Hillman Township is a civil township of Montmorency County in the U.S. state of Michigan. The population was 2,009 at the 2020 census, 604 of whom lived in the village of Hillman within the township.

==Geography==
The township is in eastern Montmorency County, bordered to the east by Alpena County. The village of Hillman is in the eastern part of the township, extending slightly into Alpena County. State highway M-32 crosses the southeast part of the township, passing through the southern part of Hillman village. The highway leads west to Atlanta, the Montmorency county seat, and east to Alpena on Lake Huron.

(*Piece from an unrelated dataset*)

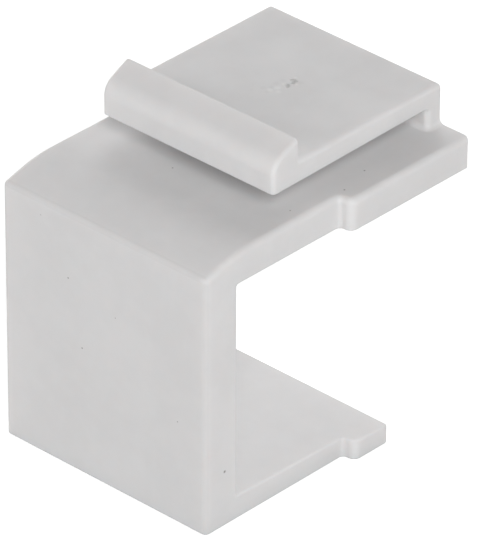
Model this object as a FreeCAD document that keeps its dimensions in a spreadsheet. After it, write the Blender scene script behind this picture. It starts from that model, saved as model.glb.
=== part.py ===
# Keystone blank insert: one C-shaped moulding that closes an unused port of a faceplate.
#
# A flat face closes the port. Two arms run back from its top and its bottom edge, and each widens
# into shoulders that stop behind the panel. A post at the end of the upper arm carries a springy
# latch plate, which reaches forward over the arm and ends in a wedge. The wedge's ramp rides under
# the port's upper edge, and its upright back snaps over it.
#
# Millimetres, +Z up. The face looks along -Y and the arms run towards +Y. The origin is under the
# middle of the moulding, on the plane that the lower arm stands on.
import FreeCAD
import Part
import Sketcher
import math
import os
import re

from FreeCAD import Vector

NEAR = 1e-4

# Formulas that several features share
HALF_SPAN = "face_width / 2 + shoulder_step"
UNDERSIDE = "body_height - upper_arm_thickness"
POST_FRONT = "upper_arm_reach - post_thickness"
PLATE_TOP = "body_height + latch_height"
WEDGE_FRONT = "catch_setback - wedge_length"
WEDGE_NOSE = "body_height + latch_height + catch_height - wedge_rise"
UPPER_STEP = "upper_arm_reach - upper_shoulder_length"
LOWER_STEP = "lower_arm_reach - lower_shoulder_length"
LOWER_TAPER = "(lower_arm_thickness - lower_tip_thickness) / (lower_arm_reach - face_thickness)"
LOWER_STEP_WALL = f"lower_tip_thickness + lower_shoulder_length * {LOWER_TAPER}"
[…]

According to the U.S. Census Bureau, Hillman Township has a total area of 69.0 sqmi, of which 67.6 sqmi are land and 1.4 sqmi, or 1.99%, are water. It is drained by the Thunder Bay River, which crosses the southeast part of the township on its way to Lake Huron.

==Demographics==
As of the census of 2000, there were 2,267 people, 916 households, and 606 families residing in the township. The population density was 33.5 PD/sqmi. There were 1,635 housing units at an average density of 24.2 /sqmi. The racial makeup of the township was 98.81% White, 0.04% African American, 0.49% Native American, 0.13% Asian, 0.04% from other races, and 0.49% from two or more races. Hispanic or Latino of any race were 0.75% of the population.

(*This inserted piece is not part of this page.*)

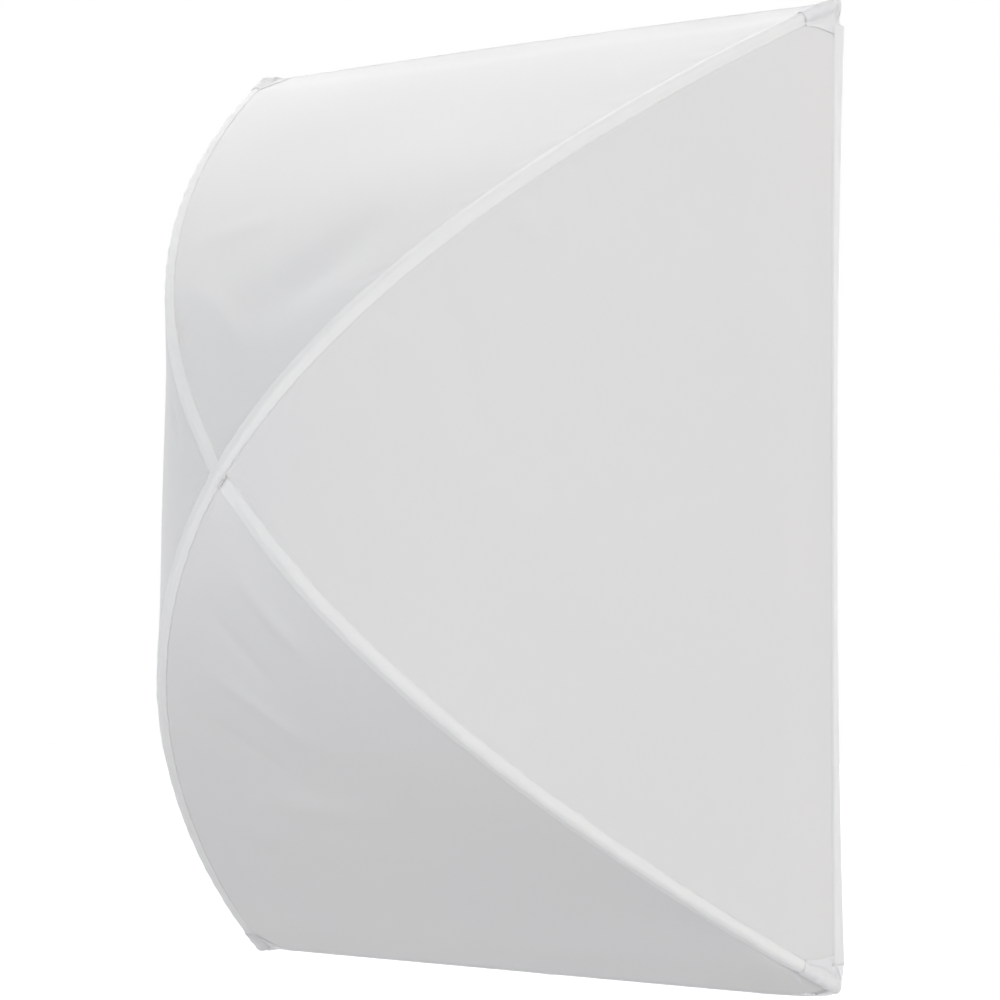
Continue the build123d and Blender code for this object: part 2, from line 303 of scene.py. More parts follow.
def mixed_colour(tree, factor, first, second, shader):
    mix = tree.nodes.new("ShaderNodeMix")
    mix.data_type = "RGBA"
    mix.inputs["A"].default_value = first
    mix.inputs["B"].default_value = second
    tree.links.new(factor, mix.inputs["Factor"])
    tree.links.new(mix.outputs["Result"], shader.inputs["Base Color"])


def math_node(tree, operation, first, second=0.0):
    node = tree.nodes.new("ShaderNodeMath")
    node.operation = operation
    for socket, value in zip(node.inputs, (first, second)):
        if isinstance(value, (int, float)):
            socket.default_value = value
        else:
            tree.links.new(value, socket)
    return node.outputs[0]


def bands(tree, vector, direction, pitch):
    wave = tree.nodes.new("ShaderNodeTexWave")
    wave.bands_direction = direction
    wave.inputs["Scale"].default_value = 0.1 * pi / pitch
    tree.links.new(vector, wave.inputs["Vector"])
    return wave.outputs["Fac"]


def noise(tree, vector, scale, detail=2.0):
    texture = tree.nodes.new("ShaderNodeTexNoise")
    texture.inputs["Scale"].default_value = scale
    texture.inputs["Detail"].default_value = detail
    tree.links.new(vector, texture.inputs["Vector"])
    return texture.outputs["Fac"]


def bump(tree, height, distance, shader, strength=1.0):
    node = tree.nodes.new("ShaderNodeBump")
    node.inputs["Distance"].default_value = distance
    node.inputs["Strength"].default_value = strength
    tree.links.new(height, node.inputs["Height"])
    tree.links.new(node.outputs["Normal"], shader.inputs["Normal"])


def coordinates(tree, kind):
    return tree.nodes.new("ShaderNodeTexCoord").outputs[kind]


def cloth_material(name, light, dark, pitch, relief, cloud_scale=4.0, where="UV", sheen=0.15):
    """Plain-woven cloth: threads both ways, slubs, and slow changes of shade."""
    material, tree, shader = base_material(
        name, 0.62, Sheen_Weight=sheen, Sheen_Roughness=0.5, Specular_IOR_Level=0.25
    )
    place = coordinates(tree, where)
    warp, weft = bands(tree, place, "X", pitch), bands(tree, place, "Y", pitch)
    weave = math_node(tree, "MAXIMUM", warp, weft)
    slubs = noise(tree, place, 0.4 / pitch, 3.0)
    height = math_node(tree, "ADD", weave, slubs)
    bump(tree, height, relief, shader, 0.6)
    clouds = noise(tree, place, cloud_scale, 3.0)
    mixed_colour(tree, clouds, light, dark, shader)
    return material


def ribbed_material_with_groove_shade(name, light, dark, pitch, relief):
    """Webbing or tape with ribs across its length, and painted shade in the grooves between the ribs.
    """
    material, tree, shader = base_material(name, 0.6, Sheen_Weight=0.2, Specular_IOR_Level=0.3)
    place = coordinates(tree, "UV")
    ribs_and_groove_shade = bands(tree, place, "Y", pitch)
    threads = math_node(tree, "MULTIPLY", bands(tree, place, "X", pitch / 2), 0.4)
    bump(tree, math_node(tree, "ADD", ribs_and_groove_shade, threads), relief, shader)
    # The colour follows the ribs, light on their crests and dark in the grooves: painted shade.
    mixed_colour(tree, ribs_and_groove_shade, dark, light, shader)
    return material


def pile_material_with_hollow_shade(name, light, dark):
    """Brushed loops of a loop fastener, mottled, with painted shade in the hollows between the loops.
    """
    material, tree, shader = base_material(name, 0.85, Sheen_Weight=0.5, Specular_IOR_Level=0.15)
    loops = noise(tree, coordinates(tree, "UV"), 1500, 4.0)
    bump(tree, loops, 0.0008, shader)
    # The colour follows the height of the loops, dark in the low parts: painted shade between the
    # loops.
    mixed_colour(tree, loops, dark, light, shader)
    return material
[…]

There were 916 households, out of which 26.0% had children under the age of 18 living with them, 53.8% were married couples living together, 8.5% had a female householder with no husband present, and 33.8% were non-families. 29.0% of all households were made up of individuals, and 16.2% had someone living alone who was 65 years of age or older. The average household size was 2.36 and the average family size was 2.88.

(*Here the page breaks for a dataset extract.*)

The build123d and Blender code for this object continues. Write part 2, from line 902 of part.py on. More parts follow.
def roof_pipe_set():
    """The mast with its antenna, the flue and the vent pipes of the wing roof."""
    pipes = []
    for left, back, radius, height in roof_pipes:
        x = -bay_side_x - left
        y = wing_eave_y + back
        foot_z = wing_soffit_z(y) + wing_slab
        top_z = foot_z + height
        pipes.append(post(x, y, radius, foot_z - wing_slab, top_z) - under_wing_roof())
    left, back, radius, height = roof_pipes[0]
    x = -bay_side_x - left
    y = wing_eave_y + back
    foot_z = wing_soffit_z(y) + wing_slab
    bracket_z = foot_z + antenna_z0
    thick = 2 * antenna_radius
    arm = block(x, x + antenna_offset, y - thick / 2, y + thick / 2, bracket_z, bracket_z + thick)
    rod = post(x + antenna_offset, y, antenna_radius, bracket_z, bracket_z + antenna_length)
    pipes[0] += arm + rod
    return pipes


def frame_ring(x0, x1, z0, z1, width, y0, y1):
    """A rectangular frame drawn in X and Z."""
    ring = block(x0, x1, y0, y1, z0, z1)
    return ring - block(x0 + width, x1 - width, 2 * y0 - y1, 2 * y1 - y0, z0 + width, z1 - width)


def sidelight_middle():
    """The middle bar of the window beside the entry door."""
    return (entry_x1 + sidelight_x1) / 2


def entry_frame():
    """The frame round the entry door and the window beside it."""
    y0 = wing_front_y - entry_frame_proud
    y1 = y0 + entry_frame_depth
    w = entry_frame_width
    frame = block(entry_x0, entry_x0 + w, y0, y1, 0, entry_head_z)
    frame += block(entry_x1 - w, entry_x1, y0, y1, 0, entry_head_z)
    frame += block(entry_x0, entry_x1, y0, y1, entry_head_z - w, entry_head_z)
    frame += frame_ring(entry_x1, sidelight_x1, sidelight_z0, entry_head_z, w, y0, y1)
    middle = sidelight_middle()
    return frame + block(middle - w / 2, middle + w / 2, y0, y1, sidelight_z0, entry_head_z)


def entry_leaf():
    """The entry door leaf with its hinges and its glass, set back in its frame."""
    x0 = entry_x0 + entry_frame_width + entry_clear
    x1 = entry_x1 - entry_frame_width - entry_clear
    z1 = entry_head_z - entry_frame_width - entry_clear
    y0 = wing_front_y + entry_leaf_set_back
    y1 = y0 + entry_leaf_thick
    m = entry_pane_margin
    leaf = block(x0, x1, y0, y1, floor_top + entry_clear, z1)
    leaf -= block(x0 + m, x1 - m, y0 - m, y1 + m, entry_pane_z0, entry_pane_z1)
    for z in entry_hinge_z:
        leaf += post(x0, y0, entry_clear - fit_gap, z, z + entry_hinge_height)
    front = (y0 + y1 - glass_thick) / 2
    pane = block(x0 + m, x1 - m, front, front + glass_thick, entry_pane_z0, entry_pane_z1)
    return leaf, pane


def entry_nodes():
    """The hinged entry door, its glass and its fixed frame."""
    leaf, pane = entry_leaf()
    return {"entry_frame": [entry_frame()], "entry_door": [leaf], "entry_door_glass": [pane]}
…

In the township the population was spread out, with 21.8% under the age of 18, 6.8% from 18 to 24, 21.0% from 25 to 44, 26.7% from 45 to 64, and 23.6% who were 65 years of age or older. The median age was 45 years. For every 100 females, there were 92.1 males. For every 100 females age 18 and over, there were 88.5 males.

The median income for a household in the township was $27,011, and the median income for a family was $32,560. Males had a median income of $30,515 versus $19,911 for females. The per capita income for the township was $14,660. About 10.6% of families and 11.8% of the population were below the poverty line, including 12.1% of those under age 18 and 13.4% of those age 65 or over.